## START Material provided

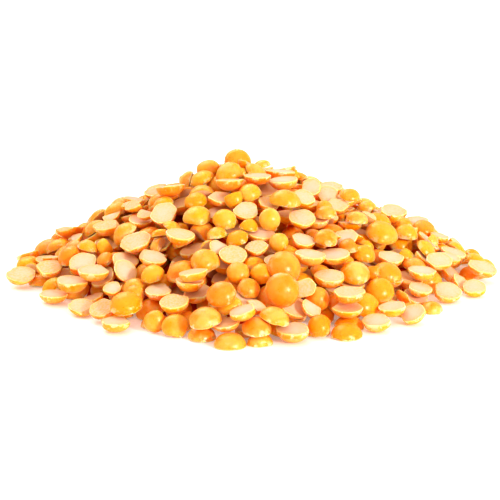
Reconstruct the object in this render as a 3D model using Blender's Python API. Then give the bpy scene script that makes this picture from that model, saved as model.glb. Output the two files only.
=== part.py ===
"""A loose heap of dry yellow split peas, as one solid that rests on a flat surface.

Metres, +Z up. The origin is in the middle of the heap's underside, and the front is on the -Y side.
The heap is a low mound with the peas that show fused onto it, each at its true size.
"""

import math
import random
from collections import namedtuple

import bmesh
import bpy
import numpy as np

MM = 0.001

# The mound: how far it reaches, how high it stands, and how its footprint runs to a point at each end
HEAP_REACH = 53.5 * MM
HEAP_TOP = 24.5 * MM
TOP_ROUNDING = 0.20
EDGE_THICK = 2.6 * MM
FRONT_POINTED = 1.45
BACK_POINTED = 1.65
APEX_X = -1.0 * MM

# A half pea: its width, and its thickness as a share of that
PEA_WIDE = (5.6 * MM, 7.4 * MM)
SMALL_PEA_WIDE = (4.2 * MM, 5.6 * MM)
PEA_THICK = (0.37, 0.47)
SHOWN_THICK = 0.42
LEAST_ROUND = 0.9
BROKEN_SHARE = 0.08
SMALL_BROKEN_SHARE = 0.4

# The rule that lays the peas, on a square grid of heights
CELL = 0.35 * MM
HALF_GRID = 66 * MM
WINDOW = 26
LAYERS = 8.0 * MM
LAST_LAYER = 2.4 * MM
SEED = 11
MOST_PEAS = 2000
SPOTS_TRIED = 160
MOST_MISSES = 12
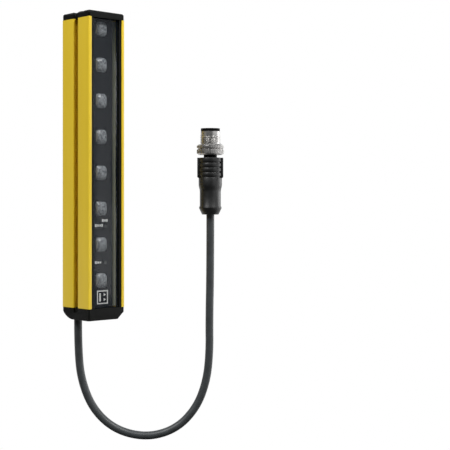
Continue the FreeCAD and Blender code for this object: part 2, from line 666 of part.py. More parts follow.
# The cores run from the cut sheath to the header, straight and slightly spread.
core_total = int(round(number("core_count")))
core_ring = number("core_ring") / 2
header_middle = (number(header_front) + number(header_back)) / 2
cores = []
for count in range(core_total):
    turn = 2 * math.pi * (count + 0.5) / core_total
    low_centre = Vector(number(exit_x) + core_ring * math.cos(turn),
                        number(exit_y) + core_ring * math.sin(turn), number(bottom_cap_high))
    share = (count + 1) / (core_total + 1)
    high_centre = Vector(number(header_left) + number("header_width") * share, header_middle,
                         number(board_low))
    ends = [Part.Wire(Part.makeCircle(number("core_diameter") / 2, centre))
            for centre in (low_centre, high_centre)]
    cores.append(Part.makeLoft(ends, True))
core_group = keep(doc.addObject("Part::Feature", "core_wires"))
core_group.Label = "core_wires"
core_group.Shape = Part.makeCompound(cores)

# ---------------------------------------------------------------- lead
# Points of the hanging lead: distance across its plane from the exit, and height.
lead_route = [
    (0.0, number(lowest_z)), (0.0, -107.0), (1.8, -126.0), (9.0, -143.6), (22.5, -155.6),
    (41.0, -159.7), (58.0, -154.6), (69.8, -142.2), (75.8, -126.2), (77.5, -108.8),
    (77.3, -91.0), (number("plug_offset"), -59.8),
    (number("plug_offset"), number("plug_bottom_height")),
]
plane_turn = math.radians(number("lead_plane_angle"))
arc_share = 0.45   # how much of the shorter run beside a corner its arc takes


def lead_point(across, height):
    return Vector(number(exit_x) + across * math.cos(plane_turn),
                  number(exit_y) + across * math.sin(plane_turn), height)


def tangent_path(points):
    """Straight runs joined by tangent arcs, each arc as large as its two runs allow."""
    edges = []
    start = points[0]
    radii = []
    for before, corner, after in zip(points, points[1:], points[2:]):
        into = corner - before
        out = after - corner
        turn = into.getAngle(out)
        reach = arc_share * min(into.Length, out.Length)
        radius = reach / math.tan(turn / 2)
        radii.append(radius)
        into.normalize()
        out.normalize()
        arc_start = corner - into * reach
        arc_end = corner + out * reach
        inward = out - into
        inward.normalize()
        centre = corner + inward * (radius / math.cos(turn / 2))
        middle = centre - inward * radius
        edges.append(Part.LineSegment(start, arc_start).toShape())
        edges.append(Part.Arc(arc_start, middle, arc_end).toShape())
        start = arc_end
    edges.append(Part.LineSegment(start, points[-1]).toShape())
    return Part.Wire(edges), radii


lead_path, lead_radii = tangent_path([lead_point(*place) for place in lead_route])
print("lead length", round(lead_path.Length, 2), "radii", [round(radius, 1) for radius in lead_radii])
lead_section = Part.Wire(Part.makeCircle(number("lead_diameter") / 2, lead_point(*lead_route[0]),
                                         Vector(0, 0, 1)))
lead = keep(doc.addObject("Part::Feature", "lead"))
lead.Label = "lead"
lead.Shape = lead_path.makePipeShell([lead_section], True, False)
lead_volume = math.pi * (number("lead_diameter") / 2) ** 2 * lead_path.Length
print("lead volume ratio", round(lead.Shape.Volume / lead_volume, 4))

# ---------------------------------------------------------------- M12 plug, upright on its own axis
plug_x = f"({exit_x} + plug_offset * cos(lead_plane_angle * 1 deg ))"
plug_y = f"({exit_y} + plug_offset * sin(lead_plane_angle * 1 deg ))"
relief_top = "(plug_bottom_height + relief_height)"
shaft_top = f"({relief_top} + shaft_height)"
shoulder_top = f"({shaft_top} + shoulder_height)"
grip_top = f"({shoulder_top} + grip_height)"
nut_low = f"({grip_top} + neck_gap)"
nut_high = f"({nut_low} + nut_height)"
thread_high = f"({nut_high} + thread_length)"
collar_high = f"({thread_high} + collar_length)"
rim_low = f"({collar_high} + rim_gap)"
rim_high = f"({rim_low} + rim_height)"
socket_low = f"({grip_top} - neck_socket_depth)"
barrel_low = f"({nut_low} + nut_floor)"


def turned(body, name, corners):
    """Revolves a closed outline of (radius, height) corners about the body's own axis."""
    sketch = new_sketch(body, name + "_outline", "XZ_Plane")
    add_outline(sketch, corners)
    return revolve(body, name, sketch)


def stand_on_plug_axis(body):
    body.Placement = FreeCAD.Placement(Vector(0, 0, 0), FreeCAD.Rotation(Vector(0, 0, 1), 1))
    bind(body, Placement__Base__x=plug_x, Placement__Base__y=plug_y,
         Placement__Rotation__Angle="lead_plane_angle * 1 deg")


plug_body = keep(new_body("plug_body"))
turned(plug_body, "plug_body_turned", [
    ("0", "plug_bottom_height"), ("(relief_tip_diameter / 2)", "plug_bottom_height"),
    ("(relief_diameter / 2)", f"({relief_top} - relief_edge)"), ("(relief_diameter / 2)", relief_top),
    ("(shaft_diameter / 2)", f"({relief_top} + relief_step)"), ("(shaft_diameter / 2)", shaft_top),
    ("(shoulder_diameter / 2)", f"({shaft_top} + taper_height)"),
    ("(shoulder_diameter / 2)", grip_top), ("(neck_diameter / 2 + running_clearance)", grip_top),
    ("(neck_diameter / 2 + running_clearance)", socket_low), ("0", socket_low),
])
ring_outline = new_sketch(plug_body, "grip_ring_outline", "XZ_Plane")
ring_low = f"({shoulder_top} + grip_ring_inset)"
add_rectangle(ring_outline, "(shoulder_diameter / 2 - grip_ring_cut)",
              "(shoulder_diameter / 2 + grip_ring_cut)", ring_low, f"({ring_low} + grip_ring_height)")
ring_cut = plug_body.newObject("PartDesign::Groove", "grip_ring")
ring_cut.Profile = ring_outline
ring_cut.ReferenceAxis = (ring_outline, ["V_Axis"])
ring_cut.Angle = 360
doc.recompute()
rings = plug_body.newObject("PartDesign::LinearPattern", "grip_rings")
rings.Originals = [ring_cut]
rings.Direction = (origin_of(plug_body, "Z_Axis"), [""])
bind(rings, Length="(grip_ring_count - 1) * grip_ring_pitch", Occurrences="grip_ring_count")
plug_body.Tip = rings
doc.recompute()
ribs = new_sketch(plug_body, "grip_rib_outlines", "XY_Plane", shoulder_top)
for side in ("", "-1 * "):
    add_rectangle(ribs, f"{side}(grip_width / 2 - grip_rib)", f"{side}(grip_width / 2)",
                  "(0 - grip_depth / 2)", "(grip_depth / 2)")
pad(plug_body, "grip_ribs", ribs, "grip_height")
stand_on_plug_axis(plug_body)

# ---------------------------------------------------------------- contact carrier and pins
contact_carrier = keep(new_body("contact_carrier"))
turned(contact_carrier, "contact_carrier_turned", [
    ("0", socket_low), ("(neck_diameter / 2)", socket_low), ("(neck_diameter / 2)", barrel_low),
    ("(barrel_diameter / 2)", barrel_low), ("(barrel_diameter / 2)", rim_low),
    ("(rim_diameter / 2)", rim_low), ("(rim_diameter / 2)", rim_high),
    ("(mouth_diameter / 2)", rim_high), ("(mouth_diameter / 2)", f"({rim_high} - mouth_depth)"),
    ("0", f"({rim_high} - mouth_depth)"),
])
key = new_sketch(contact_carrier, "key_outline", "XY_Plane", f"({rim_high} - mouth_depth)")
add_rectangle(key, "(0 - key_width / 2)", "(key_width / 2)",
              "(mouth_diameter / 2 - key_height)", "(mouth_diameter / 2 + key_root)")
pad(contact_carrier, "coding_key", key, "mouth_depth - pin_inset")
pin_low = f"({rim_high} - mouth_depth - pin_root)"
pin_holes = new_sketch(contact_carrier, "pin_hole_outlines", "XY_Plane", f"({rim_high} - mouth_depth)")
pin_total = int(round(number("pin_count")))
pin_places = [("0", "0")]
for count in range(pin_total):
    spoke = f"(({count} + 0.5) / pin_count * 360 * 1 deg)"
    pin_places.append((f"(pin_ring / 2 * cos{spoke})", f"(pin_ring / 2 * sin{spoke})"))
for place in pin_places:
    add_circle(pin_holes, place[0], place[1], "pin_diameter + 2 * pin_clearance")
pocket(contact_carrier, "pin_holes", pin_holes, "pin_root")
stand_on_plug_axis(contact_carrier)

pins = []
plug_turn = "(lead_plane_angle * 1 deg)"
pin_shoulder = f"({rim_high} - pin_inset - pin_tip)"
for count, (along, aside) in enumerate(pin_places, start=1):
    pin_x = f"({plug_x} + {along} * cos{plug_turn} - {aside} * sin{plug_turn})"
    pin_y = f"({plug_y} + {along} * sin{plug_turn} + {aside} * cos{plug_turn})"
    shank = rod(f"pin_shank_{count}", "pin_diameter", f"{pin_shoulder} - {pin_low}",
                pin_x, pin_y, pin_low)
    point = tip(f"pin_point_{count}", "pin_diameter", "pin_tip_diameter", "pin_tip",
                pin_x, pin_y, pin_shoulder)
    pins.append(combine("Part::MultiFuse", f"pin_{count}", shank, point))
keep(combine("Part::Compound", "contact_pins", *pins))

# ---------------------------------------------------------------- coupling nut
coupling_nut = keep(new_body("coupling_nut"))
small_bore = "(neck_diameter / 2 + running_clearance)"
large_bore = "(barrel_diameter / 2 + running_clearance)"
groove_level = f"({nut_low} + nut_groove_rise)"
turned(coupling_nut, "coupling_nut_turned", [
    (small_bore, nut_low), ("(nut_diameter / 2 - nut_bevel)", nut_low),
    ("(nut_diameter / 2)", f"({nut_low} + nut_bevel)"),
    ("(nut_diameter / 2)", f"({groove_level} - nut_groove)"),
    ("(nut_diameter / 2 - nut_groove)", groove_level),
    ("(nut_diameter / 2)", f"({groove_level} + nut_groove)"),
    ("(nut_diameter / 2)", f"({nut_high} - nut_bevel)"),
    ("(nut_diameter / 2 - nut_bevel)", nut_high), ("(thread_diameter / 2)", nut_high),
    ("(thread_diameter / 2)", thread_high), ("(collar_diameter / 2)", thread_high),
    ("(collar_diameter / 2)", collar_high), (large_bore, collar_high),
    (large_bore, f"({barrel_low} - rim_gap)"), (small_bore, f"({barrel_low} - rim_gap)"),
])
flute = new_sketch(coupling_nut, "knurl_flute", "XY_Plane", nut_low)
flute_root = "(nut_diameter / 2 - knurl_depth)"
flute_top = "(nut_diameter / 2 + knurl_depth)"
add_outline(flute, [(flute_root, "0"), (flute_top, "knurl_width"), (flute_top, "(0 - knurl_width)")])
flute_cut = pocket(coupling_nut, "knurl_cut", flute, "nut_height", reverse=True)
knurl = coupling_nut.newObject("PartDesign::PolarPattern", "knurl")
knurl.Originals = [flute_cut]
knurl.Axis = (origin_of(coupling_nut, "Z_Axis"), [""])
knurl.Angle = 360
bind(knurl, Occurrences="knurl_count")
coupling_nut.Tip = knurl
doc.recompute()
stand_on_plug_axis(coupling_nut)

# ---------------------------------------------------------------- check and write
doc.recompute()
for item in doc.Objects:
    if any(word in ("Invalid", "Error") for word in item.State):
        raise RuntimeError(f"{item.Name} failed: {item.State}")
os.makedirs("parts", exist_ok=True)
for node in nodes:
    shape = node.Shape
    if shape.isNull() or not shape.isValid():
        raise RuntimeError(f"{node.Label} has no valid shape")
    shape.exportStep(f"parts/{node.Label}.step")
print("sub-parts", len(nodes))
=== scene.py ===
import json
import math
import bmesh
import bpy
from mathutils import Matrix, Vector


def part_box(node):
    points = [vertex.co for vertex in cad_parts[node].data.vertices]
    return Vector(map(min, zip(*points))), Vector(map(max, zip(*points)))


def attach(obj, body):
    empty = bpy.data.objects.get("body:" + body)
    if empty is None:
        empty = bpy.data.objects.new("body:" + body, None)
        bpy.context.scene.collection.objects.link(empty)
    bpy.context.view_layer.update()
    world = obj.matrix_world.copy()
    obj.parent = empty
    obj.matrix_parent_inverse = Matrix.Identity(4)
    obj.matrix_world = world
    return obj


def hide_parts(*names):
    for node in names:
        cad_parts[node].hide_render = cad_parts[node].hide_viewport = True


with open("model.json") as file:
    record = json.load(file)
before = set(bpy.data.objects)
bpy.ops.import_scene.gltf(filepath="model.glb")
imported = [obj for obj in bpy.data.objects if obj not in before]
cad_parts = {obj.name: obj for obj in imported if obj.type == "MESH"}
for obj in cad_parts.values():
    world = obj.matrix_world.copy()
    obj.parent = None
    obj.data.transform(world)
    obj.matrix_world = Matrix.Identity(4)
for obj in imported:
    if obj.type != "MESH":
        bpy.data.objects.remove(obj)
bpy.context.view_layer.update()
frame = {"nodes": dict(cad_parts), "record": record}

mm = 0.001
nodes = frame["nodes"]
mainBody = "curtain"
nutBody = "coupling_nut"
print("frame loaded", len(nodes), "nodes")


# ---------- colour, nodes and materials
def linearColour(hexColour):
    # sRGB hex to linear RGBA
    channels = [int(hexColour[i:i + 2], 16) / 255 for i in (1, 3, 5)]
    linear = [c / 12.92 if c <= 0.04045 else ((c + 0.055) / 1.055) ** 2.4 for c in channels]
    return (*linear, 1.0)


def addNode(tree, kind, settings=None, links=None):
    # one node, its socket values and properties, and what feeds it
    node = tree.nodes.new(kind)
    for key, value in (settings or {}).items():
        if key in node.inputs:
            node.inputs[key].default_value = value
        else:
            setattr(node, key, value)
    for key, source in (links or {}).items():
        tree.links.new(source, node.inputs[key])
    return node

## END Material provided

### [Written request]
Above are the entries. Output exactly the lines beginning with the line that has "check and write" and ending with the line that has "if empty is".

### [Completed exercise]
# ---------------------------------------------------------------- check and write
doc.recompute()
for item in doc.Objects:
    if any(word in ("Invalid", "Error") for word in item.State):
        raise RuntimeError(f"{item.Name} failed: {item.State}")
os.makedirs("parts", exist_ok=True)
for node in nodes:
    shape = node.Shape
    if shape.isNull() or not shape.isValid():
        raise RuntimeError(f"{node.Label} has no valid shape")
    shape.exportStep(f"parts/{node.Label}.step")
print("sub-parts", len(nodes))
=== scene.py ===
import json
import math
import bmesh
import bpy
from mathutils import Matrix, Vector


def part_box(node):
    points = [vertex.co for vertex in cad_parts[node].data.vertices]
    return Vector(map(min, zip(*points))), Vector(map(max, zip(*points)))


def attach(obj, body):
    empty = bpy.data.objects.get("body:" + body)
    if empty is None:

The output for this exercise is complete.